My transitioning to a new workplace turned out to be a lot easier than I’d expected. Company “B’s” store was in the very same mall… catercorner to Company “A”! Even better, I’d already worked for their store manager who, btw, had always wanted to add me to her staff. Alas, less than three years later, my old/new boss had moved on to greener pastures.

An even bigger ALAS… three years after that… guess who had come back to haunt me? Yep, none other than LAW!

Gossip being a big part of retail world, my colleagues soon discovered I had worked for her, before, and so I became the go-to guy to answer all their worried, “what’s she like” queries. Opting to remain professional, I’d refrain from any badmouthing. After all, I hadn’t seen LAW in years… maybe she had changed? Ergo, my noncommittal reply went something like this, “I can get along with almost anyone. If you can, too, there’ll be no problem.” But, hell, even I wasn’t totally buying into my pep talk.

Since I had accrued over two weeks worth of vacation time, I decided to go on a safari… a job hunting safari. It was following one particularly, exhausting day of interviews, when I opted for an early bedtime. Just as I was drifting off to sleep I went to my own go-to guy to ask…

“God, considering the dozens of retailers LAW had to choose from, why mine?”

The next morning, I awoke to a rapidly fading dream. Upon concentrating deeply, all the sudden my memory clicked. I had dreamt about a long ago conversation with my mother. We were trying to figure out how best to stop schoolyard bullies from making my life miserable. Since my principal was of the gruff, insensitive, “Just man up and take it, sonny!” mindset, there could be no help from him. That’s when Mom suggested I turn to a higher authority… the highest authority. She mentioned Matthew 5:44.

“But I say to you, love your enemies, bless those who curse you, do good to those who hate you, and pray for those who spitefully use you and persecute you…”

I now realized my problems with bully LAW could be dealt with similarly. I could even tap into my own submission of applications and resumes routine. This had to be quite similar to what LAW had just experienced! I began beaming my prayers upward, throughout all my remaining vacation days… especially between job interviews.
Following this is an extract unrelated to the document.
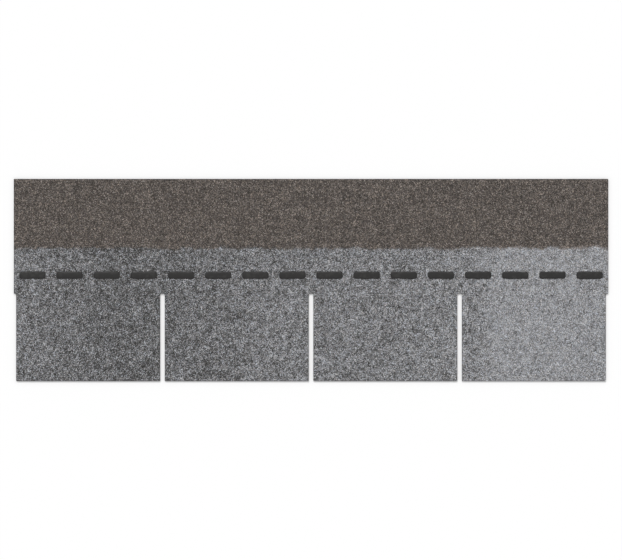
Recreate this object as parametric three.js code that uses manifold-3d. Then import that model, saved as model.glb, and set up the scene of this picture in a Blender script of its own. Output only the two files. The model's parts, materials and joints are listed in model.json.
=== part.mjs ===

“God, won’t you please help my new boss LAW. There must be at least one other personnel manager who could make her a job offer she can’t refuse. Lavish her with better pay… a primo benefits package… a better 401K… the works! Nothing is too good for LAW!”

Well, I soon found myself glumly heading back to work… expecting the worst… yet… upon punching the time clock on my first day back… my grinning, assistant manager told me that, in my absence, there’d been a sudden shake up of the status quo.

Part Three

Within mere days of hiring on, LAW had put in her two week’s notice! Seems, somehow (?), some way (?) she had gotten a much better job offer. Go figure, huh? Even better… since our four assistant managers were fully capable of running the store without her… our District Manager had decided to cut her free much sooner.
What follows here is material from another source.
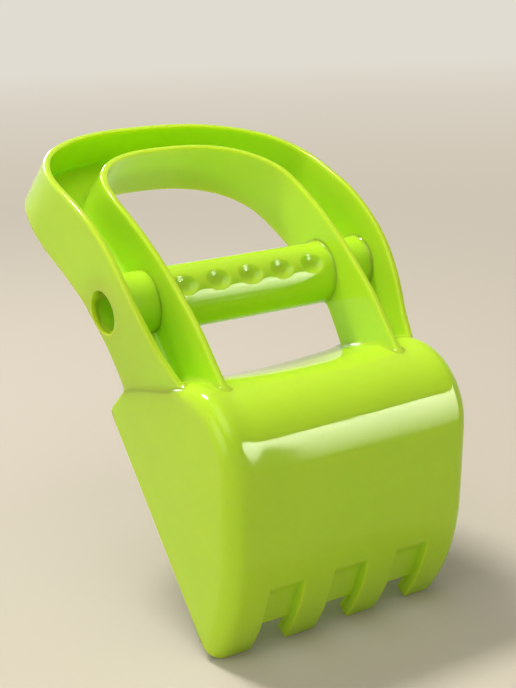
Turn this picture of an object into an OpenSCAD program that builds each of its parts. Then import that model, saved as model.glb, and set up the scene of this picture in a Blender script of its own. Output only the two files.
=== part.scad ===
// Hand shovel for sand: a toothed scoop under a looped handle, which a dimpled tube crosses as the grip.
// Each piece is drawn about the grip's axis, with the handle's legs upright and the scoop's mouth towards +Y.
// posed() then leans the whole shovel back and stands it on its teeth, with +Z up.

/* [Grip] */
// Outer diameter of the tube that the hand closes round
grip_d = 24; // [20:0.5:26]
// Diameter of the bore that runs through the grip and both sides of the handle
bore_d = 16; // [8:0.5:17]
// Diameter of one thumb dimple
dimple_d = 10; // [6:0.5:11]
// Depth of one thumb dimple
dimple_depth = 1.8; // [0.8:0.1:2]
// Distance between neighbouring dimples
dimple_pitch = 14; // [12:0.5:15]
// Number of dimples
dimple_count = 5; // [3:2:5]

/* [Handle] */
// Width over the outer band
handle_w = 117; // [112:1:126]
// Height of the arch above the grip's axis
arch_h = 88.6; // [82:1:98]
// Depth of the bands from front rim to back edge
handle_depth = 31; // [29:0.5:36]
// Distance from the grip's axis forward to the front rim
rim_reach = 22; // [20:0.5:24]
// Clear width of the channel between the two bands
channel_w = 15.4; // [13:0.2:17]
// Depth from the front rim to the web that closes the channel
channel_depth = 22; // [18:0.5:24]
// Thickness of the bands and of the web
band_t = 2.3; // [1.8:0.1:3]
// Radius of the handle's backward bend
bend_r = 115; // [100:5:130]
// Angle by which the top of the handle is bent back
bend_angle = 31; // [22:1:34]

/* [Scoop] */
// Width of the scoop
scoop_w = 104; // [98:1:108]
// Distance from the grip's axis down to the scoop's flat top
top_drop = 24; // [22:0.5:26]
// Distance from the grip's axis back to the plane of the scoop's mouth
mouth_reach = 33.5; // [31:0.5:36]
// Radius of the scoop's rounded back
back_r = 27; // [25:0.5:29]
// Distance from the grip's axis down to the centre of the rounded back
back_drop = 65; // [63:0.5:68]
// Length of the straight face below the rounded back
face_len = 27; // [22:0.5:32]
// Radius of the sweep from the face to the tips of the teeth
toe_r = 76; // [68:1:84]
// Thickness of the scoop's wall
wall = 2.4; // [1.8:0.1:3]
// Radius of the scoop's long edges
edge_r = 7; // [5:0.5:8]

/* [Teeth] */
// Number of teeth
tooth_count = 4; // [3:1:4]
// Distance from one tooth to the next
tooth_pitch = 27.6; // [26:0.2:28]
// Width of the groove between two teeth
groove_w = 14.2; // [10:0.2:16]
// Depth of the groove
groove_depth = 3; // [1.5:0.1:4]
// Length of each tooth that stands free
tooth_len = 11; // [8:0.5:14]

/* [Pose] */
// Angle by which the shovel leans back from upright
lean = 40; // [36:1:44]

/* [Hidden] */
$fn = 96;

plastic = "#B0D530";
over = 1;

// Handle from the front: legs below the springing line, a superellipse above it
arch_power = 2.5;
arch_steps = 14;
outer_half = handle_w / 2;
outer_spring = 45;
inner_half = outer_half - band_t - channel_w;
inner_spring = 35;
inner_top = arch_h - band_t - channel_w;
inner_splay = 1.4;
leg_slope = 22;
leg_turn_z = 14.6;
leg_r = 140;
leg_angle = 14;
leg_steps = 5;
foot_z = -back_drop;

// Angle by which the dimples face below the front
dimple_turn = 6;

// Handle from the side
bend_z = -grip_d / 2;
bend_steps = 7;
foot_flare_r = 8;
flare_steps = 6;

// Scoop from the side: shoulder, round back, straight face and toe
shoulder_slope = 26;
face_slope = 46;
groove_slope = 35;
back_y = back_r - mouth_reach;
back_centre = [back_y, -back_drop];
back_steps = 18;
toe_steps = 9;
edge_steps = 4;
top_edge_share = 0.35;

function spot(centre, r, a) = centre + r * [cos(a), sin(a)];
function steps(from, to, count) = [for (i = [0 : count]) from + (to - from) * i / count];

face_turn = 270 - face_slope;
toe_centre = spot(back_centre, back_r - toe_r, face_turn) + face_len * [cos(face_slope), -sin(face_slope)];
// Slope of the toe where it meets the plane of the mouth, e below its skin
function mouth_slope(e) = asin((toe_centre.x - mouth_reach) / (toe_r - e));
tip_slope = mouth_slope(0);
tip = spot(toe_centre, toe_r, 270 - tip_slope);

// Points of the handle's rims, seen from the side
function bent(z) = let (rise = z - bend_z, arc_rise = bend_r * sin(bend_angle))
    rise <= 0 ? 0
    : rise <= arc_rise ? bend_r - sqrt(bend_r * bend_r - rise * rise)
    : bend_r * (1 - cos(bend_angle)) + (rise - arc_rise) * tan(bend_angle);
function rim_y(z, depth) = bent(z) - rim_reach + depth;
function rim(z_low, depth) = let (arc_end = bend_z + bend_r * sin(bend_angle), z_high = arch_h + over)
    [for (z = concat([z_low], steps(bend_z, arc_end, bend_steps), [z_high])) [rim_y(z, depth), z]];
function reversed(points) = [for (i = [len(points) - 1 : -1 : 0]) points[i]];

function arch(half, spring, top) = [for (a = steps(0, 90, arch_steps))
    [half * pow(cos(a), 2 / arch_power), spring + (top - spring) * pow(sin(a), 2 / arch_power)]];
function both_sides(points) = concat(points,
    [for (p = reversed(points)) if (p.x > 0) [-p.x, p.y]]);
function outer_outline(inset) = let (half = outer_half - inset)
    both_sides(concat([[half, foot_z - inset]], arch(half, outer_spring, arch_h - inset)));
// The outer legs curve in towards the scoop, and end in a straight taper
function leg_outline(inset) = let (
    bend_centre = [outer_half - leg_r, leg_turn_z],
    r = leg_r - inset,
    taper_end = spot(bend_centre, r, -leg_angle),
    fall = taper_end.y - foot_z + inset)
    both_sides(concat([[taper_end.x - fall * tan(leg_angle), foot_z - inset]],
        [for (a = steps(-leg_angle, 0, leg_steps)) spot(bend_centre, r, a)],
        [[outer_half - inset, 2 * arch_h]]));
function inner_outline(inset) = let (half = inner_half - inset)
    both_sides(concat([[half - (inner_spring - foot_z + inset) * tan(inner_splay), foot_z - inset]],
        arch(half, inner_spring, inner_top - inset)));

// The scoop's side, e below its skin, with its open ends past the mouth
function scoop_side(e, top_e, past) = let (
    turn_in = 90 + shoulder_slope,
    shoulder = spot(back_centre, back_r - e, turn_in),
    top = -top_drop - top_e,
    shoulder_y = shoulder.x + (top - shoulder.y) / tan(shoulder_slope),
    last_turn = 270 - mouth_slope(e),
    last = spot(toe_centre, toe_r - e, last_turn))
    concat([[mouth_reach + past, top], [shoulder_y, top]],
        [for (a = steps(turn_in, face_turn, back_steps)) spot(back_centre, back_r - e, a)],
        [for (a = steps(face_turn, last_turn, toe_steps)) spot(toe_centre, toe_r - e, a)],
        past > 0 ? [last + past * [-sin(last_turn), cos(last_turn)]] : []);

// Lean, and the shift that puts the origin under the middle of the shovel, at the tips of the teeth
lift = tip.x * sin(lean) - tip.y * cos(lean);
back_reach = back_y * cos(lean) - back_drop * sin(lean) - back_r;
arch_reach = rim_y(arch_h, handle_depth) * cos(lean) + arch_h * sin(lean);

module posed() translate([0, -(back_reach + arch_reach) / 2, lift]) rotate([-lean, 0, 0]) children();

// Extrude an outline seen from the side, or one seen from the front
module across(half) rotate([90, 0, 90]) linear_extrude(2 * half, center = true) children();
module through() rotate([90, 0, 0]) linear_extrude(4 * arch_h, center = true) children();
module outer_form(inset) intersection() {
    through() polygon(outer_outline(inset));
    rotate([leg_slope, 0, 0]) through() polygon(leg_outline(inset));
}
module along_grip(r) rotate([0, 90, 0]) cylinder(h = handle_w + 2 * over, r = r, center = true);

module scoop_form(skin, past) hull() for (a = steps(0, 90, edge_steps)) {
    e = (edge_r - skin) * (1 - cos(a));
    across(scoop_w / 2 - edge_r + (edge_r - skin) * sin(a))
        polygon(scoop_side(skin + e, skin + e * top_edge_share, past));
}

// Wedge of the toe from slope s onwards, between two depths under its skin
module toe_slice(s, high, low) {
    a_list = steps(270 - s, 270 - tip_slope, toe_steps);
    tangent = [cos(tip_slope), -sin(tip_slope)];
    outside = [for (a = a_list) spot(toe_centre, toe_r - high, a)];
    inside = [for (a = reversed(a_list)) spot(toe_centre, toe_r - low, a)];
    polygon(concat(outside, [outside[toe_steps] + 4 * wall * tangent, inside[0] + 4 * wall * tangent], inside));
}

module at_grooves() for (i = [1 : tooth_count - 1])
    translate([(i - tooth_count / 2) * tooth_pitch, 0, 0]) children();

module scoop_shell() difference() {
    scoop_form(0, 0);
    difference() {
        scoop_form(wall, 4 * wall);
        at_grooves() across(groove_w / 2 + wall) toe_slice(groove_slope + 2, -over, groove_depth + wall);
    }
    at_grooves() across(groove_w / 2) toe_slice(groove_slope, -over, groove_depth);
    at_grooves() across(groove_w / 2)
        toe_slice(tip_slope + tooth_len / toe_r * 180 / PI, -over, groove_depth + wall + over);
}

// The lip from just above the grooves down, parted square to its wall
module lip_region() {
    a = 270 - groove_slope - 4;
    outside = spot(toe_centre, toe_r + over, a);
    inside = spot(toe_centre, toe_r - groove_depth - 2 * wall, a);
    across(scoop_w) polygon([outside, inside, [2 * mouth_reach, inside.y],
        [2 * mouth_reach, tip.y - over], [outside.x, tip.y - over]]);
}

module scoop() color(plastic) posed() difference() {
    scoop_shell();
    lip_region();
}

module tooth_edge() color(plastic) posed() intersection() {
    scoop_shell();
    lip_region();
}

// Side view of a band, with a flared foot on the scoop's flat top
module band_side() {
    leg_back = rim_y(foot_z, handle_depth);
    flare_centre = [leg_back + foot_flare_r, -top_drop + foot_flare_r];
    polygon(concat(rim(foot_z, 0), reversed(rim(flare_centre.y, handle_depth)),
        [for (a = steps(180, 270, flare_steps)) spot(flare_centre, foot_flare_r, a)],
        [[flare_centre.x, foot_z]]));
}

module outer_band() color(plastic) posed() difference() {
    intersection() {
        outer_form(0);
        across(handle_w) band_side();
    }
    outer_form(band_t);
    scoop_form(0, 0);
    along_grip(bore_d / 2);
}

module inner_band() color(plastic) posed() difference() {
    intersection() {
        through() difference() {
            polygon(inner_outline(0));
            polygon(inner_outline(band_t));
        }
        across(handle_w) band_side();
    }
    scoop_form(0, 0);
    along_grip(grip_d / 2);
}

module channel_web() color(plastic) posed() difference() {
    intersection() {
        outer_form(band_t);
        across(handle_w)
            polygon(concat(rim(foot_z, channel_depth), reversed(rim(foot_z, channel_depth + band_t))));
    }
    through() polygon(inner_outline(0));
    scoop_form(0, 0);
    along_grip(grip_d / 2);
}

module grip_tube() color(plastic) posed() difference() {
    intersection() {
        along_grip(grip_d / 2);
        outer_form(band_t);
    }
    along_grip(bore_d / 2);
    ball_r = (dimple_d * dimple_d / 4 + dimple_depth * dimple_depth) / (2 * dimple_depth);
    rotate([dimple_turn, 0, 0]) for (i = [0 : dimple_count - 1])
        translate([(i - (dimple_count - 1) / 2) * dimple_pitch, dimple_depth - grip_d / 2 - ball_r, 0])
            sphere(r = ball_r);
}

scoop();
tooth_edge();
outer_band();
inner_band();
channel_web();
grip_tube();
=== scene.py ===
import math
import bpy
from mathutils import Matrix, Vector


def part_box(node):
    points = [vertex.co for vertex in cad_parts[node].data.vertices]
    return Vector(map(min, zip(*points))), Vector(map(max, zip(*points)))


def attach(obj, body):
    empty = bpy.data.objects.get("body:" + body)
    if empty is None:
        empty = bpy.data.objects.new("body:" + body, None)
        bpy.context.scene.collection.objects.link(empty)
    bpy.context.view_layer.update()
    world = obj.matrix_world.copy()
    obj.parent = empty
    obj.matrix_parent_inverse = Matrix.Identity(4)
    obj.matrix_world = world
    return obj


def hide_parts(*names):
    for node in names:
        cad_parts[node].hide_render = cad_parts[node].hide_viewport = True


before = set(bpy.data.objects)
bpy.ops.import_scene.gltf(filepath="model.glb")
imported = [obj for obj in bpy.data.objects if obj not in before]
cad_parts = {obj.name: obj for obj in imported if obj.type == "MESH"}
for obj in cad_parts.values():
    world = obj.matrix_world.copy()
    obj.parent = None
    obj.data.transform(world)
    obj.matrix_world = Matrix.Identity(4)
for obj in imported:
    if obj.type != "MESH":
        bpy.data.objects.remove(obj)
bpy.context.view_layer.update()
bpy.ops.object.select_all(action="DESELECT")

# Every piece is drawn in mm about the middle of the grip, legs upright and mouth towards +Y,
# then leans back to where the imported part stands
gripLow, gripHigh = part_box("grip_tube")
stance = {"lean": 40, "middle": (gripLow + gripHigh) / 2}
leanBack = Matrix.Translation(stance["middle"]) @ Matrix.Rotation(math.radians(-stance["lean"]), 4, "X")


def cosd(a):
    return math.cos(math.radians(a))


def sind(a):
    return math.sin(math.radians(a))


def spot(centre, r, a):
    return (centre[0] + r * cosd(a), centre[1] + r * sind(a))


def mix(a, b, t):
    return a + (b - a) * t


def steps(start, end, count):
    return [mix(start, end, i / count) for i in range(count + 1)]


def easeStep(t):
    t = min(max(t, 0), 1)
    return t * t * (3 - 2 * t)


# A smooth curve through (place, value) points, straight on beyond its ends
def curveAt(points, at):
    slopes = []
    for i in range(len(points)):
        before, after = points[max(i - 1, 0)], points[min(i + 1, len(points) - 1)]
        slopes.append((after[1] - before[1]) / (after[0] - before[0]))
    if at <= points[0][0]:
        return points[0][1] + slopes[0] * (at - points[0][0])
    if at >= points[-1][0]:
        return points[-1][1] + slopes[-1] * (at - points[-1][0])
    i = max(k for k in range(len(points) - 1) if points[k][0] <= at)
    gap = points[i + 1][0] - points[i][0]
    t = (at - points[i][0]) / gap
    return (points[i][1] * (1 + 2 * t) * (1 - t) ** 2 + points[i + 1][1] * t * t * (3 - 2 * t)
            + gap * (slopes[i] * t * (1 - t) ** 2 - slopes[i + 1] * t * t * (1 - t)))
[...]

Bottom line, I never had to even cross paths with her… not even once… not so much as even a fleeting glance at each other… or in her case… her stock-in-trade, suspicious, “if looks could kill” glower.

Even my “failure” at finding a new job had to have been God’s way of preventing me from leaving Company “B”… something I had never really wanted to do.

While some might chalk up my experience to mere co-incidence, I’d say there’s much to be said for the power of positive thinking… the power of prayer.

Hmmm… all the sudden I find myself in an especially positive mood. So… uh… please excuse me while I head off to find a place of solitude… uh… to begin praying that a certain fake prez will get a much better job offer… preferably within the private sector.